El antiguo alcalde salvó en cambio de la matanza a un hutu cuya madre era tutsi, lo que prueba, según el testigo, la influencia del exdirigente. “Todo el mundo era asesinado, pero este hombre se salvó porque así lo pidió Tito Barahira”, dice Jean-Damascene.

Respecto a Octavien Ngenzi, éste “daba órdenes” pero de forma más discreta, puntualiza.

Tras el asesinato de la anciana, los milicianos ordenaron a los supervivientes que se pusieran de rodillas y que escondieran su rostro. “Luego uno de ellos gritó: ‘Llegó el momento de cortar’. Y empezaron a matar a la gente a machetazos”, relata.

Jean-Damascène logró huir milagrosamente y sobrevivió escondido en la selva hasta que el Frente Patriótico Ruandés (FPR) – exrebeldes tutsi hoy en el poder- llegó a la zona a finales de abril.

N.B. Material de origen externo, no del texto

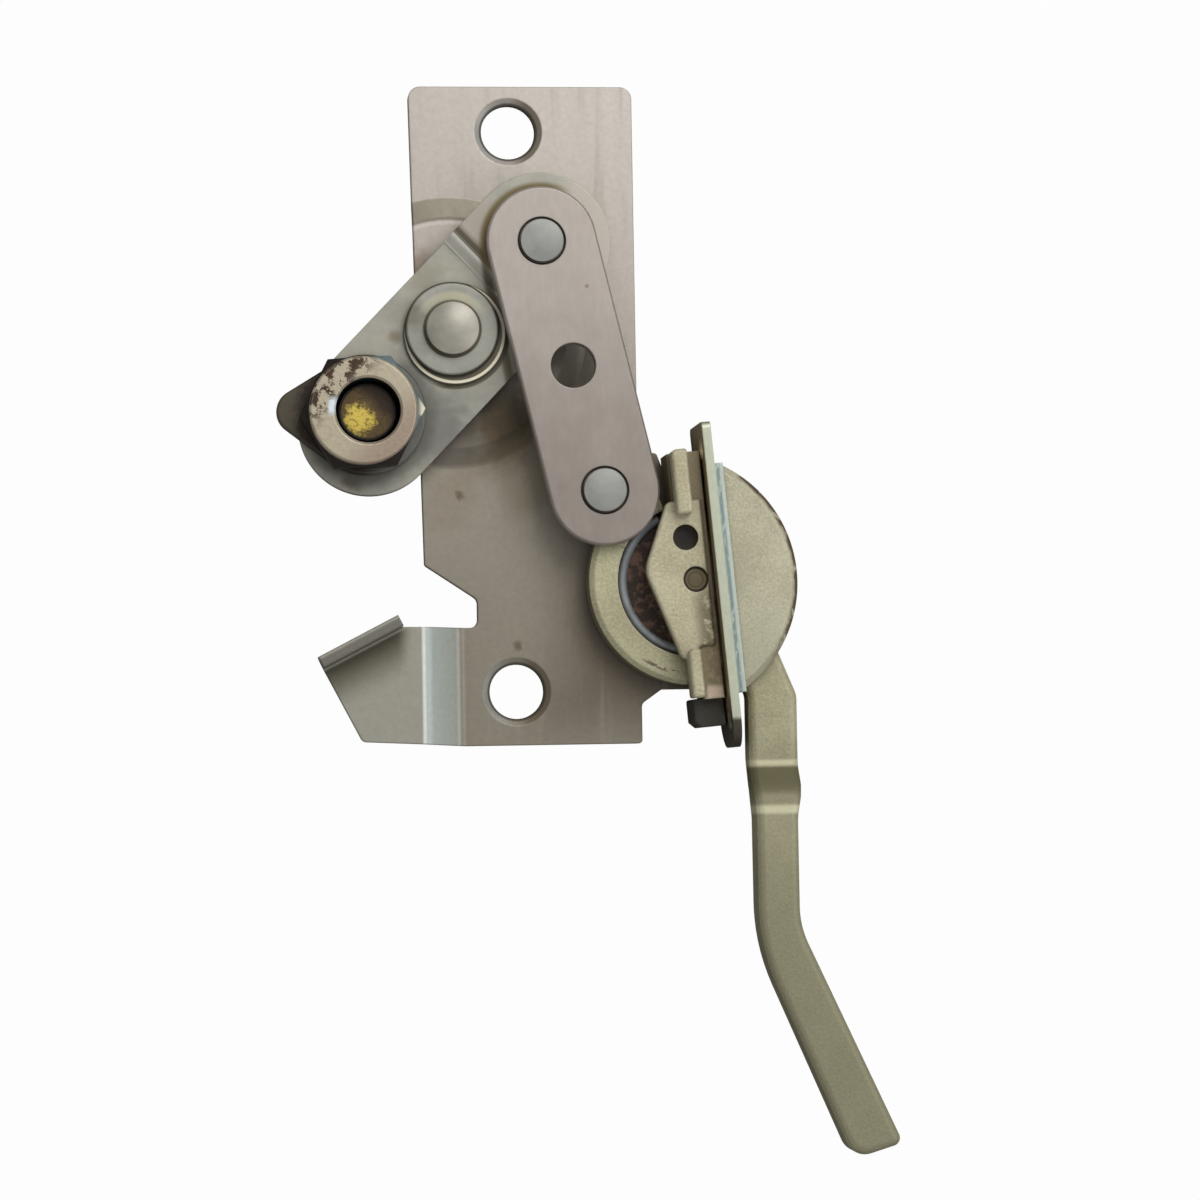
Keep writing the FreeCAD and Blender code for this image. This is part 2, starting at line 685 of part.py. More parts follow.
def handle_lever():
    handle = joined(hub(), lever())
    return handle.cut([
        disc(HANDLE_PIVOT, PIN_R + RUN, 0, HUB_TOP + 1),
        disc(LINK_LOW, RIVET_R + RUN, 0, EAR_TOP_Z + 1),
    ])


def spring_ring():
    """The bent strip that lies in the hub's pocket, its four edges broken."""
    low = HUB_Z + HUB_FLOOR
    inner, outer = SPRING_R - SPRING_T / 2, SPRING_R + SPRING_T / 2
    top, cut = low + SPRING_T, SPRING_EDGE
    strip = turned(HANDLE_PIVOT, [
        (inner, low + cut, 0),
        (inner + cut, low, 0),
        (outer - cut, low, 0),
        (outer, low + cut, 0),
        (outer, top - cut, 0),
        (outer - cut, top, 0),
        (inner + cut, top, 0),
        (inner, top - cut, 0),
    ])
    start, end = HUB_START + SPRING_END_GAP, HUB_END - SPRING_END_GAP
    return strip.common(sector(HANDLE_PIVOT, HUB_R, start, end, low, top))


def handle_pin():
    return disc(HANDLE_PIVOT, PIN_R, PLATE_T / 4, CHEEK_TOP - PIN_RECESS)


def front_washer():
    return ring(HANDLE_PIVOT, PIN_R + RUN, THRUST_R, HUB_TOP + FACE_GAP, CHEEK_Z)


def back_washer():
    return ring(HANDLE_PIVOT, PIN_R + RUN, THRUST_R, PLATE_T, HUB_Z - FACE_GAP)


def cheek():
    """The D-shaped cheek over the hub, in the face plate's frame."""
    return edge_broken(prism([
        (-6.1, 12.0, 1.0),
        (-10.3, 2.3, 4.0),
        (-6.1, -11.4, 1.2),
        (-4.6, -11.4, 1.0),
        (-3.2, -9.6, 1.0),
        (-1.0, -9.6, 0),
        (-1.0, 12.0, 0),
    ], CHEEK_Z, CHEEK_TOP), CHEEK_TOP, CASTING_EDGE)


def lug(across, along):
    """An upright post on the cheek's level, in the face plate's frame."""
    post = prism([
        (across[0], along[0], LUG_CORNER_R),
        (across[0], along[1], 2 * LUG_CORNER_R),
        (across[1], along[1], LUG_CORNER_R),
        (across[1], along[0], LUG_CORNER_R),
    ], CHEEK_Z, LUG_TOP_Z)
    return edge_broken(post, LUG_TOP_Z, CASTING_EDGE)


def lock_housing():
    """One casting: flange, leg, lower block, cheek and two lugs."""
    edge = -SIDE_GAP
    flange = box(edge - FLANGE_T, edge, FLANGE_BOTTOM, FLANGE_TOP, PLATE_T, FLANGE_Z)
    window = box(edge - FLANGE_T - 1, edge + 1, SLOT_LOW, SLOT_HIGH, 0, CHEEK_Z)
    leg = box(LEG_BACK, edge, LEG_LOW, FLANGE_TOP, PLATE_T, CHEEK_Z + LAP)
    block = prism([
        (BLOCK_BACK, BLOCK_TOP, BLOCK_EDGE_R),
        (BLOCK_BACK, BLOCK_BOTTOM + BLOCK_CUT, BLOCK_EDGE_R),
        (BLOCK_BACK + BLOCK_CUT, BLOCK_BOTTOM, BLOCK_EDGE_R),
        (edge, BLOCK_BOTTOM, BLOCK_EDGE_R),
        (edge, BLOCK_TOP, 0),
    ], *BLOCK_Z)
    upper = lug(UPPER_LUG_ACROSS, UPPER_LUG_ALONG)
    lower = lug(LOWER_LUG_ACROSS, LOWER_LUG_ALONG)
    body = joined(flange.cut(window), leg, block, cheek(), upper, lower)
    body = from_face(body.cut(disc(SPARE_HOLE, PIN_R, CHEEK_TOP - SPARE_HOLE_DEPTH, CHEEK_TOP + 1)))
    cuts = [disc(HANDLE_PIVOT, PIN_R, CHEEK_Z - 1, CHEEK_TOP + 1)]
    cuts += housing_rivet_shanks()
    cuts += [from_face(shank) for shank in face_rivet_shanks()]
    return body.cut(cuts)


def housing_rivet_shanks():
    places = [face_point((LEG_BACK - SIDE_GAP) / 2, along) for along in HOUSING_RIVETS]
    top = PLATE_T + HOUSING_RIVET_DEPTH
    return [disc(place, HOUSING_RIVET_R, HOUSING_RIVET_SINK, top) for place in places]


def housing_rivets():
    """Two studs from the plate's back, as separate solids."""
    rivets = []
    for shank, along in zip(housing_rivet_shanks(), HOUSING_RIVETS):
        place = face_point((LEG_BACK - SIDE_GAP) / 2, along)
        head = disc(place, HOUSING_RIVET_HEAD_R, HOUSING_RIVET_SINK, PLATE_T / 2)
        rivets.append(joined(shank, head))
    return Part.makeCompound(rivets)


def face_rivet_shanks():
    """The upper rivet goes on through collar and shroud, the lower one ends in the face plate."""
    z = CHEEK_Z / 2
    far_end = FACE_T + COLLAR_T + SHROUD_ROOT_T
    start = -SIDE_GAP - FLANGE_T + FACE_RIVET_SINK
    upper = cross_hole(FACE_RIVET_R, FACE_RIVETS[0], z, start, far_end)
    lower = cross_hole(FACE_RIVET_R, FACE_RIVETS[1], z, start, FACE_T)
    return [upper, lower]


def face_rivet_upper():
    return from_face(face_rivet_shanks()[0])


def face_rivet_lower():
    return from_face(face_rivet_shanks()[1])


def way_through(low, high, z_low):
    """The slot for hub and arm, in the face plate's frame."""
    return box(low, high, SLOT_LOW, SLOT_HIGH, z_low, CHEEK_Z)


def face_plate():
    """A flat strip on edge, nearly square at its upper end and rounded at its lower one."""
    corners = [
        (0, FACE_BOTTOM, FACE_FOOT_R),
        (0, FACE_TOP, FACE_CORNER_R),
        (FACE_DEPTH, FACE_TOP, FACE_CORNER_R),
        (FACE_DEPTH, FACE_BOTTOM, FACE_FOOT_R),
    ]
    plate = prism(corners, 0, FACE_T)
    plate.rotate(ORIGIN, FreeCAD.Vector(0, 1, 0), -90)
    plate.translate(FreeCAD.Vector(FACE_T, 0, 0))
    cuts = [way_through(-1, FACE_T + 1, PLATE_T - FACE_GAP), *face_rivet_shanks()]
    for along in FACE_HOLES:
        cuts.append(cross_hole(FACE_HOLE_R, along, FACE_HOLE_Z, -1, FACE_T + 1))
    return from_face(plate.cut(cuts))


def slot_collar():
    strip = box(FACE_T, FACE_T + COLLAR_T, -COLLAR_HALF, COLLAR_HALF, SHROUD_Z[0], COLLAR_DEPTH)
    slot = way_through(0, FACE_T + COLLAR_T + 1, PLATE_T - FACE_GAP)
    return from_face(strip.cut([slot, *face_rivet_shanks()]))


def shroud():
    """A half-round cover: two cheeks, a root flange and a rim that stops short of the lever."""
    root = FACE_T + COLLAR_T
    reach = 2 * SHROUD_R
    low, high = SHROUD_Z
    slot_low, slot_high = SHROUD_SLOT
    body = turned(SHROUD_CENTRE, [
        (0, low, 0),
        (SHROUD_R - SHROUD_EDGE / 2, low, 0),
        (SHROUD_R, low + SHROUD_EDGE / 2, 0),
        (SHROUD_R, high - SHROUD_EDGE, 0),
        (SHROUD_R - SHROUD_EDGE, high, 0),
        (0, high, 0),
    ]).common(box(root, reach, -reach, reach, low, high))
    rim = ring(SHROUD_CENTRE, SHROUD_R - SHROUD_RIM_T, reach, slot_low, slot_high)
    rim = rim.common(sector(SHROUD_CENTRE, reach + 1, SHROUD_RIM_FROM, 90, slot_low, slot_high))
    inside = box(root + SHROUD_ROOT_T, reach, -reach, reach, slot_low, slot_high).cut(rim)
    window = box(0, root + SHROUD_ROOT_T + 1, SLOT_LOW, SLOT_HIGH, slot_low, slot_high)
    return from_face(body.cut([inside, window, *face_rivet_shanks()]))


def main():
    os.makedirs("parts", exist_ok=True)
    makers = [
        base_plate, pivot_rivet, pivot_spacer, wide_washer, small_washer,
        crank_arm, cam_plate, adjuster_stud, hex_sleeve,
        link_bar, link_rivet_upper, link_rivet_lower,
        handle_lever, spring_ring, handle_pin, front_washer, back_washer,
        lock_housing, housing_rivets, face_plate, face_rivet_upper, face_rivet_lower,
        slot_collar, shroud,
    ]
    for maker in makers:
        solid = maker()
        solid.exportStep(os.path.join("parts", maker.__name__ + ".step"))
        print(maker.__name__, "solids", len(solid.Solids), "volume", round(solid.Volume, 1))


main()
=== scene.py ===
# %% [markdown]
# A casement window lock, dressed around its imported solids.
# The lock is a stamped steel plate that carries a crank, a link bar and a cast handle. Its metal parts keep
# their CAD shapes, because those are already right, so most of this lesson is about finishes: satin sheet,
# zinc, brown grease, fine cast paint and worn edges. We start by loading the frame and noting its box.

# %% Load the frame
import math

import bpy
from mathutils import Matrix, Quaternion, Vector


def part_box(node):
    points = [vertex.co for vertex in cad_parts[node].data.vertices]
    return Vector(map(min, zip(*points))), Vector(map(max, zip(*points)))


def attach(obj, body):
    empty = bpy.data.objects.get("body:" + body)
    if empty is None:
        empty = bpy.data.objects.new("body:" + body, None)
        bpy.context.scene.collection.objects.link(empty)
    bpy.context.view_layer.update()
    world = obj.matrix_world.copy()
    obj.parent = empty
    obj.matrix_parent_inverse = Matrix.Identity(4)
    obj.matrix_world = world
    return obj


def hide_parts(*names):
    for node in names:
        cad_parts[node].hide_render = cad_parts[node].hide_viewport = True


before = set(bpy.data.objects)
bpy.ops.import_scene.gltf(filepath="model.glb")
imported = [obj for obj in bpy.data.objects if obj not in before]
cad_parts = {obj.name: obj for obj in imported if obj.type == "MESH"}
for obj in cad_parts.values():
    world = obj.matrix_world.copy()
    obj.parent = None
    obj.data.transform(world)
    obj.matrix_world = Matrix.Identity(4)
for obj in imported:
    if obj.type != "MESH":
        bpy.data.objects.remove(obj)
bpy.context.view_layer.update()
MM = 0.001

# %% [markdown]
# The camera looks down on the lock from its lower left, a few degrees off straight down. A helper turns it
# to a target and then rolls it a little, as the photograph was. The place was fitted to the fixing holes,
# rivets and plate corners, so that the solids land where they are in the photograph.

# %% Camera
CAMERA_PLACE = (-48.8, -55.4, 549.6)
CAMERA_TARGET = (12.64, -28.49, 2.0)
CAMERA_ROLL = -0.985
FIELD_OF_VIEW = 18.46


def aim(item, place, target, roll=0.0):
    """Puts a camera or lamp at a place in mm and points it at a target, with the plate's Y upwards."""
    back = (Vector(place) - Vector(target)).normalized()
    right = Vector((0, 1, 0)).cross(back).normalized()
    heading = Matrix((right, back.cross(right), back)).transposed().to_quaternion()
    item.location = Vector(place) * MM
    item.rotation_mode = "QUATERNION"
    item.rotation_quaternion = heading @ Quaternion((0, 0, 1), math.radians(roll))


def add_object(name, data):
    item = bpy.data.objects.new(name, data)
    bpy.context.scene.collection.objects.link(item)
    return item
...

Octavien Ngenzi y Tito Barahira niegan los hechos que se les reprochaN. El primero admitió durante la investigación que se vio superado por la locura asesina imperante y no pudo oponerse a ella, pero ese argumento es difícilmente aceptable para los supervivientes. Oreste Incimatata, cura de la parroquia de Kabarondo en 1994, asegura que ambos hombres “eran poderosos” y “tenían mucha influencia entre la población” por su estatuto de alcaldes.